A los 17 años me fui a Viena de vacaciones yo sola. Una semana en septiembre, justo antes de que empezara el instituto. Conocía unas chicas ahí, y me quedé en su casa.
Entre las muchas cosas que me llevé de ese viaje (los currywurst por la calle, la Sezession, leer en los cafés, el Albertina y el Schöbrunn, el pan oscuro rico, ¡los yogures!, y sobre todo estar a mi bola) me impactó que los platos, vasos y tazas de su piso fueran todos distintos. Bonitos, de colorines, pero cada uno de su padre y su madre. No es que yo viniera de una casa con el servicio de platos de La Cartuja, pero nuestros platos, vasos y tazas sí eran todos iguales. Aquello me pareció una maravillosa locura -benditos 17 años, lo sé, no estaba yo descubriendo nada nuevo. O mejor dicho: sí, lo estaba descubriendo para mí. Cuando luego fui a la universidad -pude estudiar fuera de casa, en Venecia- me di cuenta de que eso de tener los platos distintos no es necesariamente bonito y bohemio.
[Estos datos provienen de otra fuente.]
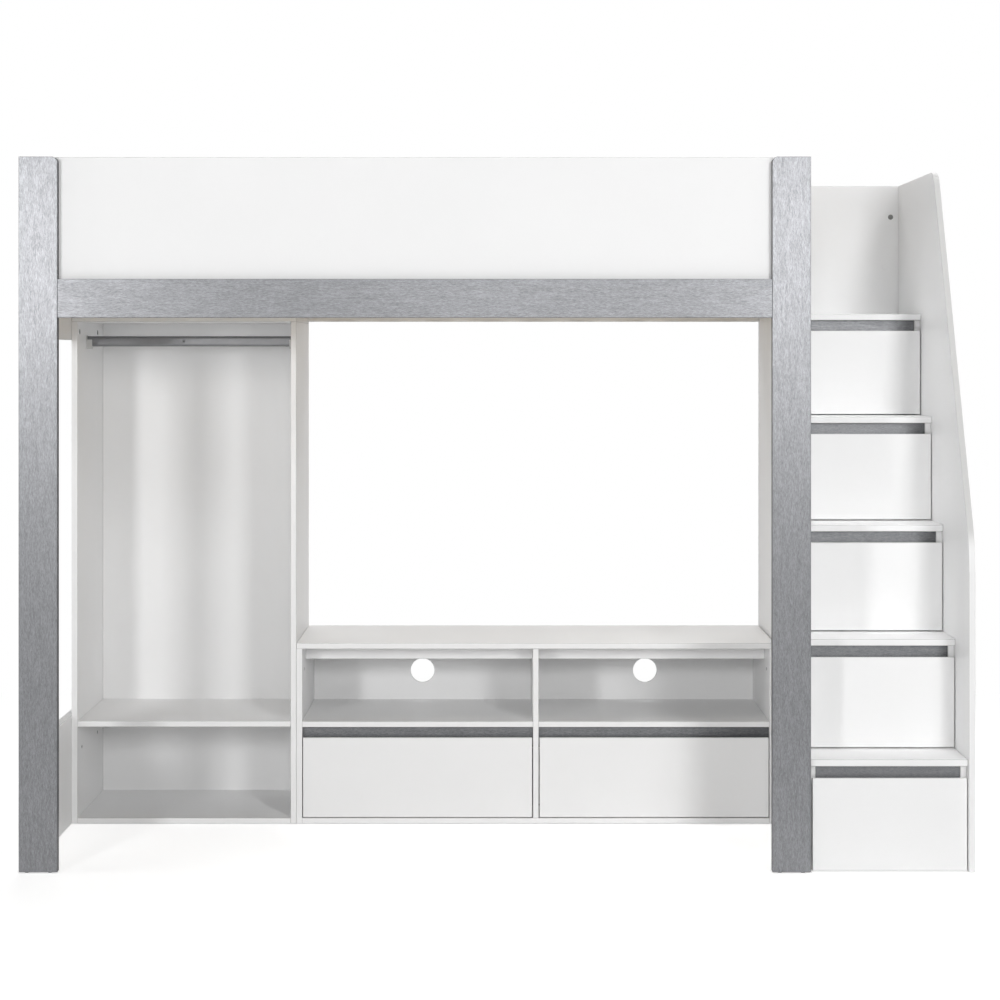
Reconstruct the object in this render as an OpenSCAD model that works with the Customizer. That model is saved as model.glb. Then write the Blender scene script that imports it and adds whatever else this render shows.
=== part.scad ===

Ahora mi servicio de platos es mezclado y bonito. Nada de colorines: solo blanco y azul. Hay Sargadelos, hay platos de mi abuela, hay otros de bazares y mercadillos. No tengo «el servicio bueno», tengo el malo: una pila de platos básicos de Ikea, supervivientes de los talleres, que saco si hacen falta muchos o si es posible que se rompan. Pero para el día a día en casa se come en los platos azules. Y a veces me acuerdo de Viena, y de mi, en 1990.